AB ülkelerinde ortak bir asgarî ücret mevzuatı ve ortak bir asgarî ücret uygulaması olmadığı, dolasıyla Türkiye’nin AB’ye girişte asgarî ücret konusuda herhangi bir mevzuat değişikliğine gitme zorunluluğu bulunmadığı bildirildi.
Karadeniz Teknik Üniversitesi İktisadi ve İdarî Bilimler Fakültesi’nden Prof. Dr. Harun Terzi ve araştırma görevlisi Burçin Yılmaz tarafından hazırlanan ‘’Türkiye ve Avrupa Birliği Ülkelerinde asgarî ücretin karşılaştırmalı analizi’’ başlıklı makalede, Türkiye’deki asgarî ücret uygulamasının AB’ye girişte engel oluşturmayacağı ifade edildi.
Makalede, AB üyesi ülkelerden Almanya, Avusturya, Danimarka, Finlandiya, İsveç, İtalya ve Güney Kıbrıs’ta asgarî ücretin toplu sözleşmelerle, diğer 18’inde de ulusal seviyede yasayla tesbit edildiğine dikkat çekildi.
AB ülkelerinde asgarî ücret konusundaki farklılıkların sadece belirleniş yöntemiyle sınırlı kalmadığı, çeşitli uygulama farklılıkları da olduğu vurgulandı. Asgari ücretin yasayla ulusal olarak belirlendiği 18 AB ülkesinde asgari ücretin kapsamı, uygulanış tipi, tesbit ve güncelleştirme metodu gibi unsurlar açısından farklılıklar olduğu ifade edildi.

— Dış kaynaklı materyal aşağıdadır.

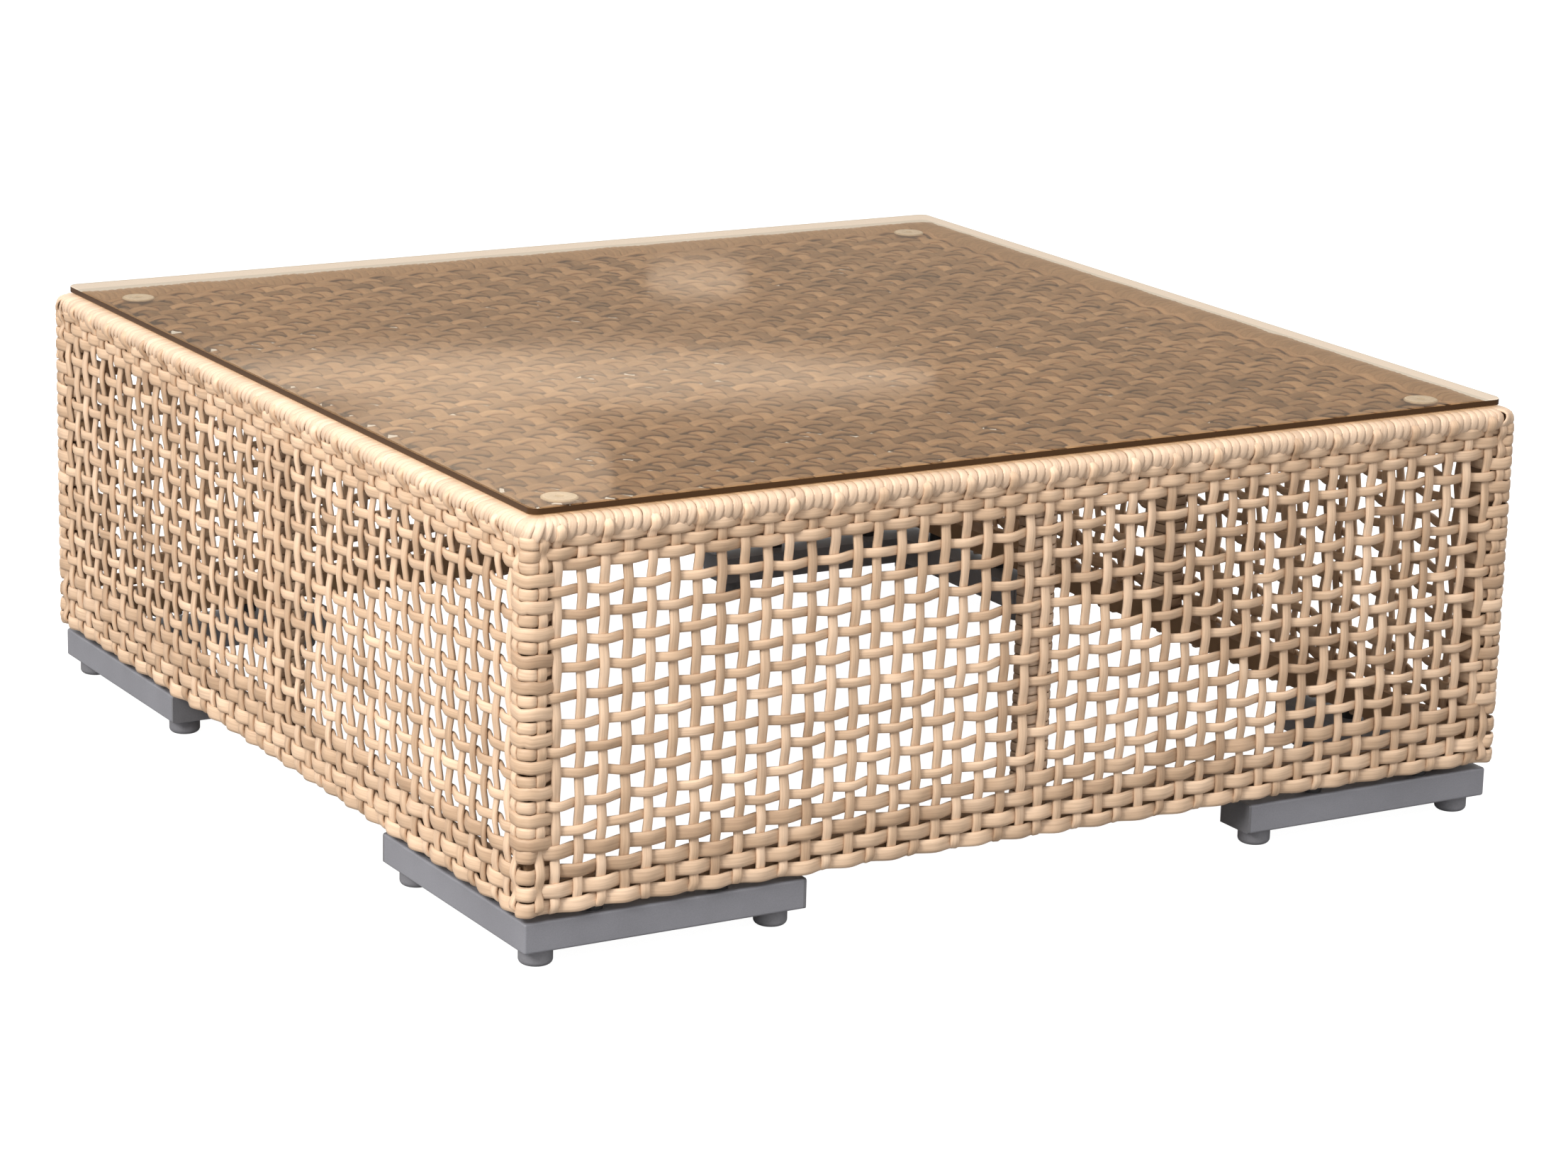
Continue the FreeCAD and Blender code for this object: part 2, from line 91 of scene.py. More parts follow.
# The open weave of a side. Places are from the side's middle, and heights from the floor.
UPRIGHT_PITCH = 0.0192
UPRIGHT_FIRST = 0.017
UPRIGHTS_PER_HALF = 22
UPRIGHT_WIDTH = 0.0078
UPRIGHT_THICK = 0.0038
UPRIGHT_WAVE = 0.0011
ROW_WAVE = 0.0026
OPEN_ROW_WIDTH = 0.0076
DENSE_ROW_WIDTH = 0.0114
TOP_ROW_WIDTH = 0.0092
ROW_THICK = 0.0036
OPEN_ROWS = 10
OPEN_ROW_FIRST = 0.1078
OPEN_ROW_PITCH = 0.0199
DENSE_ROWS = (0.0494, 0.0623, 0.0760, 0.0910)
TOP_ROWS = (0.3060, 0.3148, 0.3234)

# The corners: the middle of their rounding, how far from it the strands run, how many
# places a row has between the uprights of two sides, the upright beside a corner, the
# turns between the rows, and how wide a row is there.
CORNER_RADIUS = 0.014
CORNER_CENTRE = wrap_high.x - CORNER_RADIUS
CORNER_ROUNDING = 0.0121
CORNER_PLACES = 5
CORNER_UPRIGHT = 0.4330
CORNER_UPRIGHT_WIDTH = 0.0076
CORNER_UPRIGHT_THICK = 0.0034
CORNER_WIDTH = 0.0102
CORNER_THICK = 0.0038
CORNER_ROW_WIDTH = 0.0094

# The windings of the rim and of the middle posts, and the deck.
RIM_PITCH = 0.0075
RIM_LEAN = 0.006
RIM_WIDTH = 0.0080
RIM_THICK = 0.0026
RIM_CORNER_TURNS = 8
POST_PITCH = 0.0078
POST_WIDTH = 0.94 * POST_PITCH
POST_THICK = 0.0016
DECK_WAVE = 0.0014
DECK_THICK = 0.0026
DECK_WIDTH = 0.0112

open_rows = [OPEN_ROW_FIRST + OPEN_ROW_PITCH * k for k in range(OPEN_ROWS)]
row_heights = list(DENSE_ROWS) + open_rows + list(TOP_ROWS)
row_widths = (
    [DENSE_ROW_WIDTH] * len(DENSE_ROWS)
    + [OPEN_ROW_WIDTH] * OPEN_ROWS
    + [TOP_ROW_WIDTH] * len(TOP_ROWS)
)
half_places = [UPRIGHT_FIRST + UPRIGHT_PITCH * k for k in range(UPRIGHTS_PER_HALF)]
upright_places = [-p for p in reversed(half_places)] + [0.0] + half_places
rows_count = len(row_heights)
uprights_count = len(upright_places)


# ---------------------------------------------------------------- paths and strands


def side_axes(side):
    """The direction along a side, seen from outside left to right, and its outward normal."""
    angle = side * math.pi / 2
    along = np.array([math.cos(angle), math.sin(angle), 0.0])
    out = np.array([math.sin(angle), -math.cos(angle), 0.0])
    return along, out


def place(side, local):
    """Turns rows of (along, out, height) on one side into points of the table's frame."""
    along, out = side_axes(side)
    local = np.asarray(local, float)
    flat = local[:, :1] * along + local[:, 1:2] * out
    flat[:, 2] += local[:, 2]
    return flat


def smooth_path(points, steps, closed=False):
    """A smooth curve through the points, with that many samples a span."""
    points = np.asarray(points, float)
    if closed:
        points = np.vstack([points[-1:], points, points[:2]])
    else:
        points = np.vstack([2 * points[0] - points[1], points, 2 * points[-1] - points[-2]])
    gaps = np.linalg.norm(np.diff(points, axis=0), axis=1)
    gaps = np.maximum(gaps, 1e-6)[:, None]
    slopes = np.diff(points, axis=0) / gaps
    tangents = (slopes[:-1] * gaps[1:] + slopes[1:] * gaps[:-1]) / (gaps[1:] + gaps[:-1])
    start = points[1:-2]
    end = points[2:-1]
    leave = tangents[:-1] * gaps[1:-1]
    arrive = tangents[1:] * gaps[1:-1]
    share = (np.arange(steps) / steps)[None, :, None]
    square = share * share
    cube = square * share
    curve = (
        (2 * cube - 3 * square + 1) * start[:, None]
        + (cube - 2 * square + share) * leave[:, None]
        + (3 * square - 2 * cube) * end[:, None]
        + (cube - square) * arrive[:, None]
    ).reshape(-1, points.shape[1])
    if closed:
        return curve
    return np.vstack([curve, end[-1:]])


def drift(noise, count, reach, amount):
    """A slowly wandering offset: white noise smoothed over that many places."""
    raw = noise.normal(size=count + 4 * reach)
    window = np.hanning(2 * reach + 1)
    window /= math.sqrt((window**2).sum())
    return amount * np.convolve(raw, window, "same")[2 * reach : 2 * reach + count]


def unit(vectors):
    """Each row of the array scaled to a length of one."""
    return vectors / np.maximum(np.linalg.norm(vectors, axis=1, keepdims=True), 1e-12)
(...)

Asgarî ücretin AB ülkeleri ve
Türkiye arasında karşılaştırılması
Makaleye göre ilk asgarî ücreti 1936 yılında uygulamaya koyan ülke Türkiye olurken, Hollanda’da 1969, Fransa’da 1970’de bu uygulamaya geçildi. Diğer ülkelerde yasal asgarî ücret uygulamasına geçiş daha çok 1990’larda görülürken, Polonya’da yasal asgarî ücret uygulaması 2003 yılından itibaren devreye girdi.
Bu arada 2005 yılı için belirlenen en yüksek asgarî ücret, bin 467 Avro ile Lüksemburg’ta. Hollanda, Belçika, Fransa, İngiltere ve İrlanda’da ise asgarî ücretin bin Avro’nun üzerinde. Yunanistan, İspanya, Malta, Slovenya ve Portekiz’de asgarî ücret 668 ila 437 Avro arasında iken, Çek Cumhuriyeti, Macaristan, Polonya, Estonya, Slovakya, Letonya ve Litvanya’da ise 235 ila 116 Avro arasında. Türkiye ise 2005 yılında, 306 Avro olan asgarî ücret ile sondan 8. sırada yer aldı.
Makalede, asgarî ücretten yapılan kesintilerin ülkelere göre farklılık gösterdiği, 2001 yılı rakamlarına göre Türkiye’de yapılan ve 66 Avro’yu bulan kesintinin diğer AB ülkelerine göre çok yüksek miktarda olmadığı, fakat bu ülkelerde asgarî ücretten çalışan işçilere aile ve çocuk yardımı, işsizlik sigortası, negatif gelir vergisi, gelir vergisi kredileri gibi başka mekanizmalarla korunduğu ifade edildi.